Et je ne peux rien organiser à l’avance car mon état change d’un jour à l’autre voire d’une heure à l’autre.
Vous êtes également atteinte du syndrome de tachycardie posturale (PoTS), pourriez-vous nous en parler ?
Oui, les médecins m’ont diagnostiqué un POTS (syndrome de tachycardie posturale), très courant avec l’EM.
Lorsque je suis en position debout, mon rythme cardiaque augmente de 30BPM au moins.
Ce qui fait que j’ai des vertiges et je suis rapidement fatiguée.
J’ai donc des difficultés à rester debout longtemps.
Depuis avril 2024, je prends des médicaments pour réduire le rythme cardiaque et ça me soulage grandement.
Parlez-vous facilement de la maladie ? Vous sentez-vous soutenue ? Vos rapports ont-ils changé avec vos proches ?
C’est un sujet assez délicat et sensible pour ma part…
Au départ, j’ai été assez franche sur mon état de santé mais je n’ai pas eu l’impression que certains ont pris la maladie au sérieux et je n’ai pas été entourée que de bienveillance.
J’ai été plutôt surprise que certaines personnes auxquelles on ne s’attend pas sont présentes et d’autres se détachent de vous sans se remettre en question.
On a un peu l’impression d’être la personne à éviter, et d’être assez vite oublié…
J’ai certains amis qui ont cherché n’importe quel prétexte pour me pousser à bout, créer le conflit et me tourner le dos, d’autres ne me répondent plus et d’autres sont présents et à l’écoute, ce qui a été pour moi un vrai réconfort.
Actuellement, je me sens un peu « brisée » et je pense que ma confiance générale envers « l’autre » est pour l’instant rompue.
J’ai beaucoup de mal à continuer mes relations amicales existantes ou à en créer de nouvelles de peur d’être à nouveau abandonnée.
Vous parlez de votre parcours face à la maladie sur les réseaux sociaux.
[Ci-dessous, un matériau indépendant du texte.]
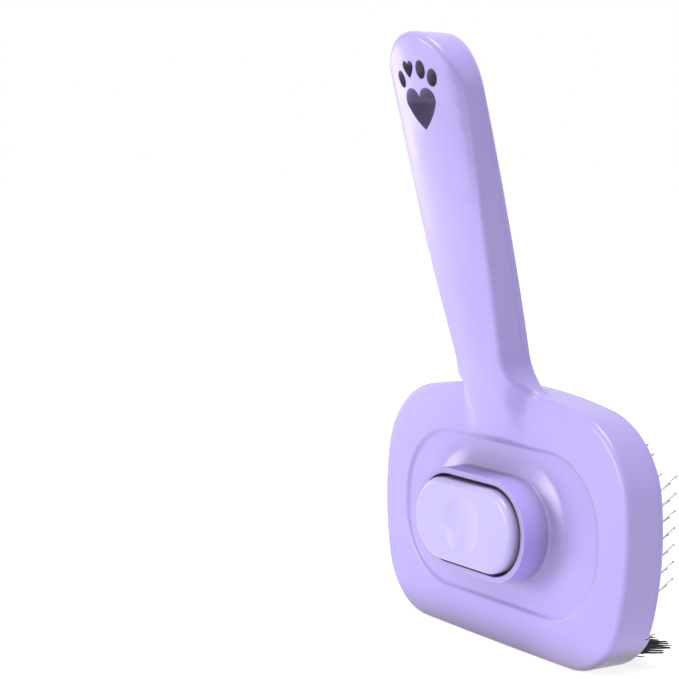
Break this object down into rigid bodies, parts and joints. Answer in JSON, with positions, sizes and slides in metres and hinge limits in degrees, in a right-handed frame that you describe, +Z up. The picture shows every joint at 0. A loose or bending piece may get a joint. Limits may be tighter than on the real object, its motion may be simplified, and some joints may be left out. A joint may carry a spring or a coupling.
{
  "type": "slicker brush",
  "caption": "Pet slicker brush: wide head of bent wire pins, a bristle strip on its edge, a leaning handle and a push button that slides the face plate out.",
  "frame": {"origin": "centre of the bottom of the object's box when the brush stands with its handle up", "axes": "+Z up the brush towards the handle's end, +Y out of the pin side, +X to the right seen from the button side"},
  "size_m": [0.1152, 0.0636, 0.1792],
  "materials": {
    "abs_shell": "satin lavender moulded ABS",
    "abs_button": "satin pale lavender moulded ABS",
    "abs_inner": "dark lavender moulded plastic",
    "steel_pins": "drawn stainless wire",
    "steel_screws": "zinc-plated",
    "spring_steel": "drawn spring wire",
    "nylon_black": "black nylon filament"
  },
  "bodies": {
    "brush_body": {"rear_shell": "abs_shell", "handle_cover": "abs_shell", "tuft_strip": "abs_shell", "pin_carrier": "abs_inner", "pin_backing_plate": "abs_inner", "carrier_screws": "steel_screws", "return_spring_left": "spring_steel", "return_spring_right": "spring_steel", "tufts_row_1": "nylon_black", "tufts_row_2": "nylon_black", "tufts_row_3": "nylon_black", "pins_left_long": "steel_pins", "pins_left_short": "steel_pins", "pins_centre_long": "steel_pins", "pins_centre_short": "steel_pins", "pins_right_long": "steel_pins", "pins_right_short": "steel_pins"},
    "ejector": {"face_plate": "abs_shell", "plunger": "abs_inner", "plunger_screws": "steel_screws", "button_cap": "abs_button"}
  },
  "joints": [
    {"name": "button_press", "type": "slide", "parent": "brush_body", "child": "ejector", "axis": [0, 1, 0], "range_m": [0, 0.007], "stiffness_N_per_m": 700, "springref_m": -0.004, "deforming": ["return_spring_left", "return_spring_right"]}
  ]
}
Pourquoi avoir fait ce choix ? Quels messages souhaitez-vous transmettre ? Quels sont les retours de votre communauté ?
J’ai fait le choix de créer un compte à part (un_trop_long_hiver) pour expliquer mon parcours pour davantage sensibiliser à la maladie et échanger avec ceux qui vivent avec ce même corps malade.
Ça a été un exutoire pour moi de dire ce que je ressentais vraiment, comme un peu un journal de pensées, un journal de bord ; de poser des mots sur mes maux.
J’étais tombée sur le compte de « La soignante soignée » et il m’avait beaucoup aidée à l’époque.
Qu’aimeriez-vous conseiller aux membres Carenity également touchés par une maladie invisible ?
En quelques phrases, voici mes conseils :
- De se préparer à vivre ça seul. On est toujours seul face à la maladie.
- D’écouter son corps et ses symptômes. De se faire confiance.
- De se faire plaisir.
- De rechercher l’amour et la bienveillance où qu’ils soient.
- De lâcher prise, on a aucun contrôle sur la maladie.
Un dernier mot ?
Merci à vous de m’avoir donné la parole, j’espère que ça pourra aider des personnes dans ce moment difficile.
La maladie est quelque chose pour laquelle on n'est jamais préparé mais au-delà de l’aspect difficile, il permet de se recentrer sur ce qui est essentiel.
Pour ma part ça a été d’aider les enfants victimes de violences, et j’ai réussi à intégrer une association.
Donc, peut-être que même malade, vous pourrez réaliser vos rêves et certains projets, rien n'est terminé.